I just dont think anyone should settle for some loser who wont buy a decent ring claming any woman who wants to be special and treated more important than his car or TV or weekly beer habit as high maintenance.

Of course money matters in a marriage. What matters more is each persons attitude towards their spouse and the marriage when money isnt always there, or never was there in the first place. Money shouldnt be a dealbreaker for a woman with regards to her man.
And are you really going to wonder many years later why he couldnt save $1000 for a ring? Thats harboring a lot of resentment when you could be cherishing each other and being thankful for the things you do have, like each other. Maybe you wanted to marry each other but didnt have any money so he couldnt get a nice ring but later in the marriage he came around and finally got you a really nice ring, like an anniversary or something. That would be a nice surprise wouldnt it? But all you would be thinking about is "About damn time you got me a nice ring you loser".
You should really listen more to women like Frisky. The more you post the more I can see why your man was dissapointed when he proposed.
 
Re: How do you figure out how much to spend on an engagement/wedding ring? Girls and

superdave said:
You should really listen more to women like Frisky. The more you post the more I can see why your man was dissapointed when he proposed.

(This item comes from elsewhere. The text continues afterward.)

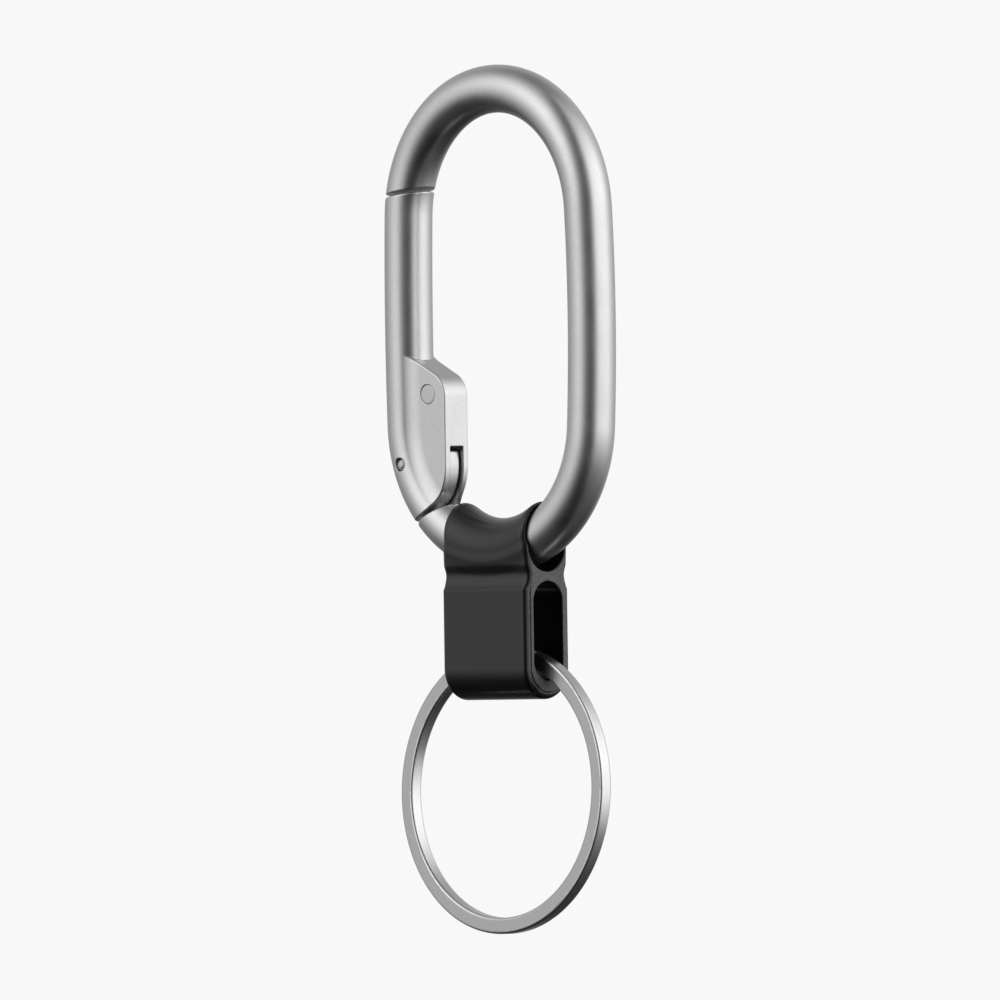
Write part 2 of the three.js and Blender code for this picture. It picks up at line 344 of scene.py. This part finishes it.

key word being woman there. Girls obsess over high priced items just to reassure themselves that they are as important as they think they are. It's all about reaffirming that they don't have self esteem issues when they really do. When girls need to have a bigger rock than their friend, they aren't marriage material to me.

If the guy drives an expensive car, then I can see the problem if he was cheap and bought something way under his level of affordability. If the guy doesn't make a lot of money and really couldn't afford more than a couple grand, no woman should ever fault him for that, only a girl would.